Chapter 7: Despite Chariots of Iron
Brueggemann summarizes, again, the implications of his interpretation of Joshua 11 for the context of the Israelites, as a community assaulted by superior force. He sees the fundamental claim of Joshua 11 to be the disclosure that Yahweh is “a God who will invert the historical process and give land to the landless” (p. 62). Only a brief amount of text is devoted to our own cultural context, which Brueggemann describes as “more fully embedded in communities of horses and chariots, more fully committed to domination” (p. 64).
I appreciated the amount of time Brueggemann devoted to explaining his hermeneutic and methodology. While some of his phrases (taken out of context) are sure to ignite people who desire an absolute truth with only one interpretation in scripture, he nonetheless demonstrates that contrary to what you want to believe, the fact of the matter is that there are a lot of sincere, intelligent believers who read the same passages and come to different understandings. That says something, and needs to be accounted for. Brueggemann does that by demonstrating that both the formation and the interpretation of Scripture are necessarily contextualized.

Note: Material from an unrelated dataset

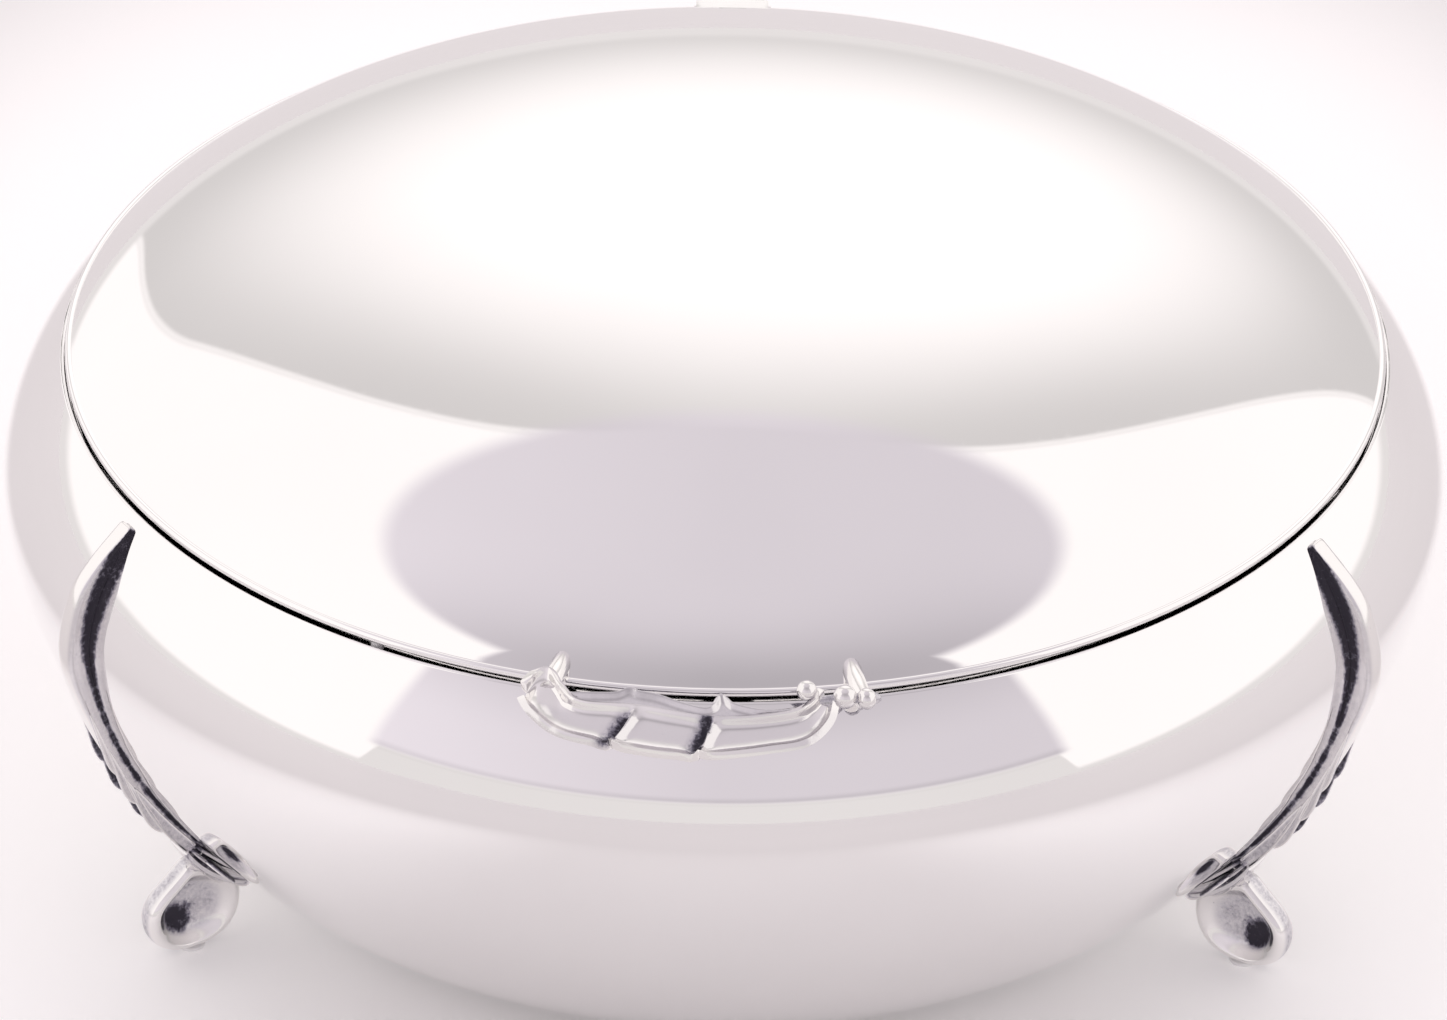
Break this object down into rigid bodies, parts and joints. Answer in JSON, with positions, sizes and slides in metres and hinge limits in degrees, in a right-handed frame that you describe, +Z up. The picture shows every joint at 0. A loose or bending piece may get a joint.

This book doesn’t give answers for to how to deal with violence in our present-day biblically. But then, I don’t think that is its purpose. Rather, Brueggemann illustrates his hermeneutic by showing how to understand the texts of violence in the Hebrew Bible within their own context.
If you are intrigued, challenged, or dismayed by what you find in this short book, there are 8½ pages of a very worthwhile bibliography to direct you to further reading.
Many thanks to James Stock of Wipf and Stock Publishers for providing me with a copy of this book to review. I appreciate the opportunity.